KEY POINTS
  • Barry Bannister, Stifel's head of institutional equity strategy, says the fed funds rate is too high relative to the neutral rate, a theoretical level at which the Fed is neither restrictive nor accommodative.
  • Monetary policy that is too tight could hinder U.S. economic growth and even spark a recession.
  • "Rates signal a bear market, and Fed hesitations risk a repeat of Custer's last stand at Little Big Horn," wrote Bannister.
Jerome Powell, chairman of the U.S. Federal Reserve, speaks during a news conference following a Federal Open Market Committee (FOMC) meeting in Washington, D.C., on Wednesday, July 31, 2019.

The next recession in the U.S. could be triggered by still-restrictive Federal Reserve policy unless the central bank makes a committed and sustained effort to lower interest rates, Stifel's Barry Bannister says.

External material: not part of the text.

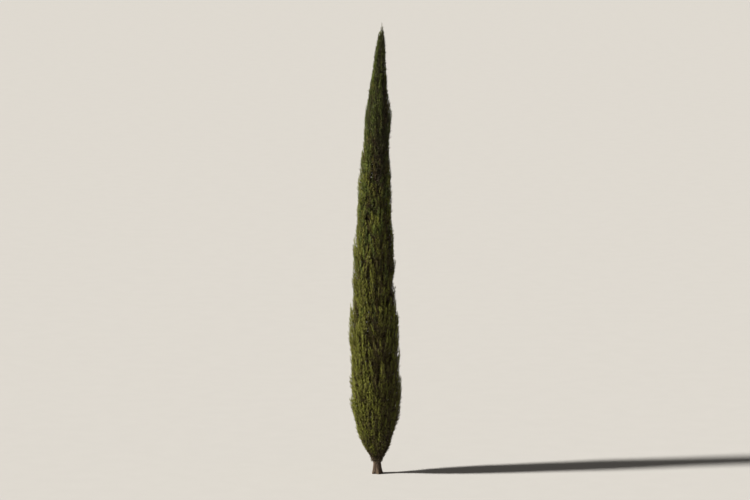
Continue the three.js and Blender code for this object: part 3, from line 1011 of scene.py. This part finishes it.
# In a Mix node of colours, inputs 6 and 7 are the two colours, and output 2 is the mixed one
def barkMaterial():
    material, nodes, surface, place = newMaterial("weathered_cypress_bark", bark["roughness"])
    depth = addNode(nodes, "ShaderNodeAttribute", attribute_name="fissure")
    blotches = addNode(nodes, "ShaderNodeTexNoise", {
        "Vector": place,
        "Scale": bark["blotchesPerMetre"],
        "Detail": bark["blotchDetail"],
    })
    weathered = addNode(nodes, "ShaderNodeMapRange", {
        "Value": blotches.outputs["Fac"],
        "From Min": bark["blotchEdges"][0],
        "From Max": bark["blotchEdges"][1],
    })
    ridge = addNode(nodes, "ShaderNodeMix", {
        "Factor": weathered.outputs["Result"],
        6: linearOf(bark["ridge"]),
        7: linearOf(bark["pale"]),
    }, data_type="RGBA")
    # Painted shade, partly the darker bark inside: the deeper in a fissure, the nearer to its dark colour
    color = addNode(nodes, "ShaderNodeMix", {
        "Factor": depth.outputs["Fac"],
        6: ridge.outputs[2],
        7: linearOf(bark["fissure"]),
    }, data_type="RGBA")
    stretched = addNode(nodes, "ShaderNodeMapping", {"Vector": place, "Scale": (1, 1, bark["fibreStretch"])})
    fibres = addNode(nodes, "ShaderNodeTexNoise", {
        "Vector": stretched.outputs["Vector"],
        "Scale": 1 / bark["fibreWidth"],
        "Detail": bark["fibreDetail"],
    })
    bump = addNode(nodes, "ShaderNodeBump", {
        "Height": fibres.outputs["Fac"],
        "Strength": bark["fibreStrength"],
        "Distance": bark["fibreDepth"],
    })
    nodes.links.new(color.outputs[2], surface.inputs["Base Color"])
    nodes.links.new(bump.outputs["Normal"], surface.inputs["Normal"])
    return material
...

Bannister, the firm's head of institutional equity strategy, wrote in a note Thursday that the fed funds rate is too high relative to the neutral rate, the theoretical level at which policy neither fuels nor inhibits economic growth. Monetary policy that is too tight could hinder U.S. economic growth and even spark a recession. The Fed's target rate range is between 2% and 2.25% after a cut of 25 basis points in July.